Erst opened in 2017 on Murray Street in Ancoats, two minutes from Mana. Patrick Withington runs the wood-fire kitchen and a tight natural-wine list that has anchored the city's independent-restaurant scene. Michelin Bib Gourmand since 2019. The dining room is genuinely small — thirty-four seats — with a counter running half the length of the room.
For a less formal client dinner — a creative-team meeting, a marketing partnership, a younger investor team — Erst is the editorial recommendation. The format is small plates, designed for sharing, with the table choosing the pace. The £55 set-sharing menu is the right structure for four to six guests. Best booked for the early seating (18:30) to leave time for a continuation at Cane & Grain or the Ancoats Pizza Bar around the corner.
The wood-fired flatbreads, charred greens, lamb shoulder and the natural-wine flight.
Read the Erst verdict →
Booking a Client Dinner in Manchester
Mana, Where the Light Gets In and Adam Reid at The French are the three longest booking lead times in the city. For a Saturday booking at Mana, four to six weeks; for Where the Light Gets In, six to eight; for Adam Reid, two to three. Book directly through each restaurant's website rather than aggregator platforms. The other four picks (20 Stories, Higher Ground, Tast, Erst) take one to two weeks for a Saturday booking and weeknights can be picked up at 48–72 hours.

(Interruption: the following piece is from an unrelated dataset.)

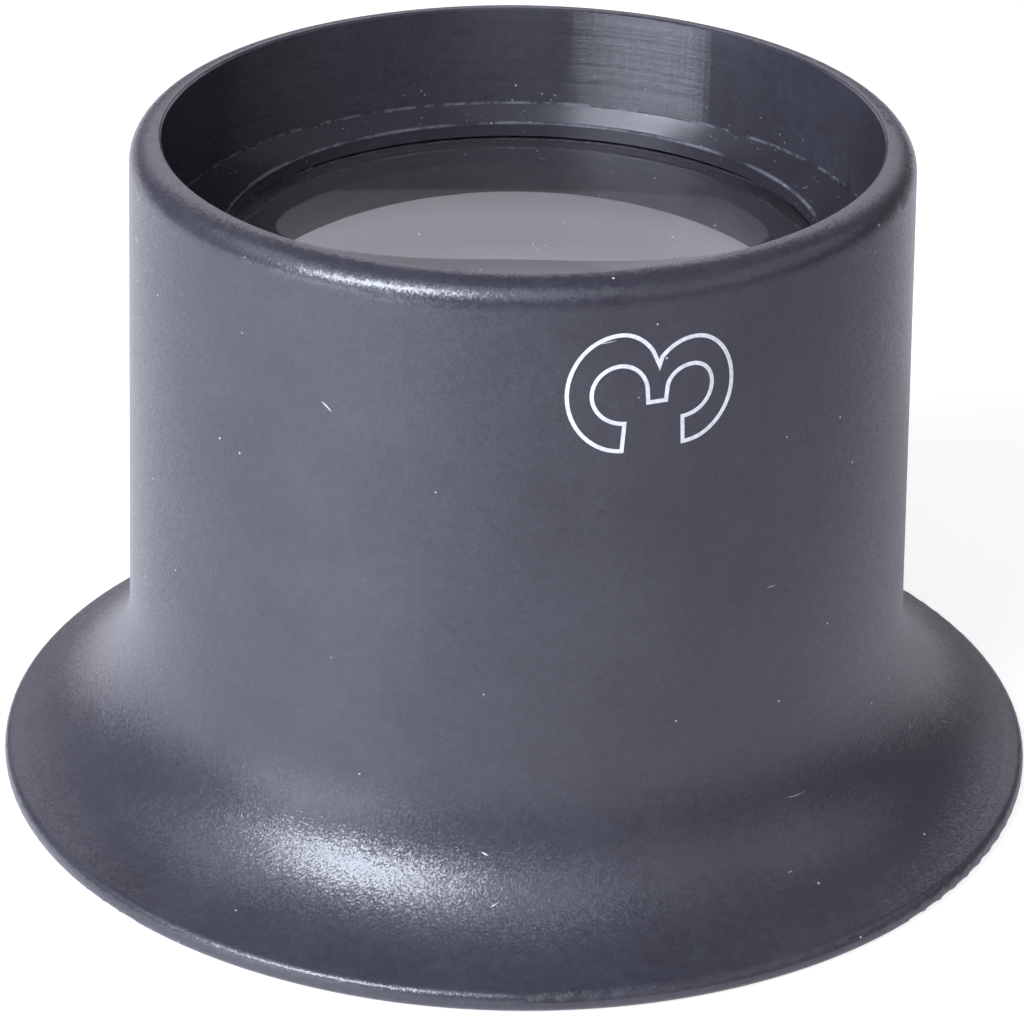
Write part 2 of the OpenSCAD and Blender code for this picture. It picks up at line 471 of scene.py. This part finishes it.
def quarter(start, end, upright, first=0, last=90):
    """Points on the quarter ellipse from start to end, which leaves start upright or level.

    first and last cut it short, in degrees.
    """
    points = []
    for i in range(QUARTER_STEPS + 1):
        turn = math.radians(first + (last - first) * i / QUARTER_STEPS)
        along, rise = math.sin(turn), 1 - math.cos(turn)
        if upright:
            along, rise = 1 - math.cos(turn), math.sin(turn)
        points.append((start[0] + (end[0] - start[0]) * along, start[1] + (end[1] - start[1]) * rise))
    return points


def numeral_outline():
    """Closed outline of a numeral 3 that lies on its back, two loops side by side."""
    outer = quarter(LEFT_END, LEFT_SIDE, False)
    outer += quarter(LEFT_SIDE, LEFT_TOP, True)[1:]
    outer += quarter(LEFT_TOP, LEFT_INWARD, False, last=TO_CROSSING)[1:]
    outer += [CROSSING]
    outer += quarter(RIGHT_INWARD, RIGHT_TOP, True, first=90 - TO_CROSSING)
    outer += quarter(RIGHT_TOP, RIGHT_SIDE, False)[1:]
    outer += quarter(RIGHT_SIDE, RIGHT_END, True)[1:]
    inner = quarter(INNER_RIGHT_END, INNER_RIGHT_SIDE, False)
    inner += quarter(INNER_RIGHT_SIDE, INNER_RIGHT_TOP, True)[1:]
    inner += quarter(INNER_RIGHT_TOP, STUB_RIGHT, False)[1:]
    inner += [STUB_RIGHT_FOOT, STUB_LEFT_FOOT]
    inner += quarter(STUB_LEFT, INNER_LEFT_TOP, True)
    inner += quarter(INNER_LEFT_TOP, INNER_LEFT_SIDE, False)[1:]
    inner += quarter(INNER_LEFT_SIDE, INNER_LEFT_END, True)[1:]
    return outer + inner


def out_of_barrel(along):
    """Unit vector out of the barrel at a length round it, in millimetres to the right of the front."""
    turn = along / BARREL_R
    return Vector((math.sin(turn), -math.cos(turn), 0))


def barrel_surface():
    """A search tree of the eyecup's own faces, so that the print lies on them."""
    bm = bmesh.new()
    bm.from_mesh(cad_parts["eyecup_body"].data)
    tree = BVHTree.FromBMesh(bm)
    bm.free()
    return tree


def scene_object(name, bm, material):
    """Turns a bmesh into an object of the scene, with its material."""
    mesh = bpy.data.meshes.new(name)
    bm.to_mesh(mesh)
    bm.free()
    mesh.materials.append(material)
    made = bpy.data.objects.new(name, mesh)
    bpy.context.scene.collection.objects.link(made)
    return made


def numeral_print():
    """The numeral's outline as a line of ink on the barrel."""
    bm = bmesh.new()
    corners = [bm.verts.new((along, height, 0)) for along, height in numeral_outline()]
    inside = bm.faces.new(corners)
    inside.normal_update()
    bmesh.ops.inset_region(bm, faces=[inside], thickness=INK_LINE, use_even_offset=True, use_boundary=True)
    bmesh.ops.delete(bm, geom=[inside], context="FACES")
    surface = barrel_surface()
    for vert in bm.verts:
        outward = out_of_barrel(vert.co.x)
        start = outward * FLANGE_R + Vector((0, 0, vert.co.y * MM))
        vert.co = surface.ray_cast(start, -outward)[0] + outward * INK_CLEARANCE
    outer = bmesh.ops.extrude_face_region(bm, geom=bm.faces[:])["geom"]
    for vert in (part for part in outer if isinstance(part, bmesh.types.BMVert)):
        vert.co += Vector((vert.co.x, vert.co.y, 0)).normalized() * INK_THICKNESS
    bmesh.ops.recalc_face_normals(bm, faces=bm.faces)
    piece = scene_object("numeral_print", bm, white_ink())
    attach(piece, BODY)


def paint(node, material):
    """Gives a CAD node its material."""
    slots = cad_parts[node].data.materials
    slots.clear()
    slots.append(material)


def make_camera():
    """Camera at the photograph's place."""
    data = bpy.data.cameras.new("camera")
    data.sensor_width = SENSOR_MM
    data.lens = FOCAL_PX / IMAGE_W * SENSOR_MM
    data.clip_start, data.clip_end = CAMERA_REACH
    camera = bpy.data.objects.new("camera", data)
    bpy.context.scene.collection.objects.link(camera)
    ahead = Vector((
        math.sin(CAMERA_YAW) * math.cos(CAMERA_PITCH),
        math.cos(CAMERA_YAW) * math.cos(CAMERA_PITCH),
        -math.sin(CAMERA_PITCH),
    ))
    level_right = ahead.cross(Vector((0, 0, 1))).normalized()
    level_down = ahead.cross(level_right)
    right = math.cos(CAMERA_ROLL) * level_right + math.sin(CAMERA_ROLL) * level_down
    up = -ahead.cross(right)
    axes = Matrix((right, up, -ahead)).transposed()
    camera.matrix_world = Matrix.Translation(CAMERA_PLACE) @ axes.to_4x4()
    bpy.context.scene.camera = camera


def soft_panel(name, azimuth, elevation, distance, size, level, colour, roll=0):
    """A soft panel aimed at the loupe.

    Azimuth 0 is the camera's side and 90 is +X, in degrees. size is its width and height in metres, level
    is what it adds to a white face that is turned to it, and roll lifts its end nearer to +X, in degrees.
    """
    aim = Vector((0, 0, RIM_Z / 2))
    a, e = math.radians(azimuth), math.radians(elevation)
    away = Vector((math.sin(a) * math.cos(e), -math.cos(a) * math.cos(e), math.sin(e)))
    data = bpy.data.lights.new(name, "AREA")
    data.shape = "ELLIPSE"
    data.size, data.size_y = size
    data.color = colour
    data.energy = level * math.pi ** 2 * distance ** 2
    panel = bpy.data.objects.new(name, data)
    bpy.context.scene.collection.objects.link(panel)
    panel.location = aim + away * distance
    rolled = away.to_track_quat("Z", "Y") @ Quaternion((0, 0, 1), math.radians(roll))
    panel.rotation_euler = rolled.to_euler()
    panel.visible_camera = False


def make_world():
    """The room, white for the camera.

    Gloss sees a white backdrop high behind the loupe, and the glass sees a grey one all round.
    """
    world = bpy.data.worlds.new("studio")
    bpy.context.scene.world = world
    world.cycles.sampling_method = "NONE"
    r = Recipe(world)
    direction = r.node("ShaderNodeTexCoord").outputs["Generated"]
    parts = r.node("ShaderNodeSeparateXYZ", {"Vector": direction}).outputs
    behind = r.ramp(r.math("DIVIDE", parts["Y"], r.flat_length(parts)), *BACKDROP_SIDES)
    above_foot = r.ramp(parts["Z"], *BACKDROP_FOOT)
    below_top = r.ramp(parts["Z"], *BACKDROP_TOP)
    on_backdrop = r.math("MULTIPLY", behind, r.math("MULTIPLY", above_foot, below_top))
    for_gloss = r.between(on_backdrop, ROOM_GLOSS, BACKDROP_GLOSS)
    for_glass = r.between(below_top, ROOM_GLOSS, BACKDROP_GLASS)
    strength = r.between(r.rays("Is Glossy Ray"), ROOM_FILL, for_gloss)
    strength = r.between(r.rays("Is Transmission Ray"), strength, for_glass)
    strength = r.between(r.rays("Is Camera Ray"), strength, 1.0)
    r.finish(r.node("ShaderNodeBackground", {"Color": (*ROSY, 1), "Strength": strength}))


def make_floor():
    """White table. The camera sees it a little brighter than it is lit, and the loupe's shadow faintly. Gloss
    sees a painted pool of light on it at the left and behind, and painted shade at the right front.
    """
    r = material_recipe("white_table")
    glow = r.node("ShaderNodeEmission", {"Strength": FLOOR_SEEN})
    paper = r.node("ShaderNodeBsdfDiffuse", {"Color": (FLOOR_SHADED, FLOOR_SHADED, FLOOR_SHADED, 1)})
    for_camera = r.node("ShaderNodeAddShader", {0: glow.outputs[0], 1: paper.outputs[0]})
    place = r.node("ShaderNodeSeparateXYZ", {"Vector": r.place()}).outputs
    to_dark_side = r.math("SUBTRACT", place["X"], r.math("MULTIPLY", place["Y"], FLOOR_FRONT_SHARE))
    # Painted light and shade: for gloss the floor glows and is paler at the left and behind, and is dimmer
    # and darker at the right front
    glow_there = r.ramp(to_dark_side, *FLOOR_CHANGE, *FLOOR_GLOW)
    satin = r.node("ShaderNodeBsdfPrincipled", {
        "Base Color": r.ramp(to_dark_side, *FLOOR_CHANGE, *FLOOR_PAINTED_LIGHT),
        "Roughness": FLOOR_ROUGH,
        "IOR": FLOOR_IOR,
        "Emission Color": (*ROSY, 1),
        "Emission Strength": r.math("MULTIPLY", r.rays("Is Glossy Ray"), glow_there),
    })
    seen = {0: r.rays("Is Camera Ray"), 1: satin.outputs[0], 2: for_camera.outputs[0]}
    table = r.finish(r.node("ShaderNodeMixShader", seen))
    bm = bmesh.new()
    bmesh.ops.create_grid(bm, x_segments=1, y_segments=1, size=FLOOR_HALF)
    bmesh.ops.translate(bm, verts=bm.verts, vec=(0, 0, -FLOOR_GAP))
    scene_object("floor", bm, table)


make_camera()
make_world()
make_floor()
soft_panel("key_panel", azimuth=-44, elevation=37, distance=0.45, size=(0.34, 0.12), level=1.35,
           colour=COOL, roll=28)
soft_panel("side_panel", azimuth=-84, elevation=40, distance=0.60, size=(0.46, 0.34), level=0.14, colour=COOL)
soft_panel("low_panel", azimuth=-52, elevation=3, distance=0.60, size=(0.60, 0.10), level=0.235, colour=COOL)
soft_panel("overhead_panel", azimuth=-6, elevation=50, distance=0.50, size=(0.50, 0.40), level=0.29,
           colour=COOL)
soft_panel("fill_panel", azimuth=72, elevation=31, distance=0.80, size=(1.30, 0.50), level=0.145, colour=ROSY)

paint("eyecup_body", moulded_plastic())
paint("lens", lens_acrylic())
paint("retaining_ring", ring_plastic())
numeral_print()

bpy.context.scene.view_settings.view_transform = "Standard"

For a private dining room, only three of these picks have a formal one: Adam Reid's separate Mr Cooper's House and Garden room at the Midland (10–18 seats), 20 Stories (the Skyloft mezzanine for 8–14), and Tast (a first-floor private room for 12). For groups larger than that, the right play is to book a corner section at Mana or Higher Ground and ask the maître d' to manage the noise around the table. Most Ancoats restaurants will accommodate.
Pre-dinner drinks. Spinningfields' Hawksmoor cocktail bar, Cottonopolis in the Northern Quarter, and the Midland's bar all work as 30-minute aperitif venues before the table is taken. For a client arriving by train at Manchester Piccadilly, Cottonopolis is six minutes' walk; for Manchester Airport arrivals, the Midland bar is the cleanest meeting point.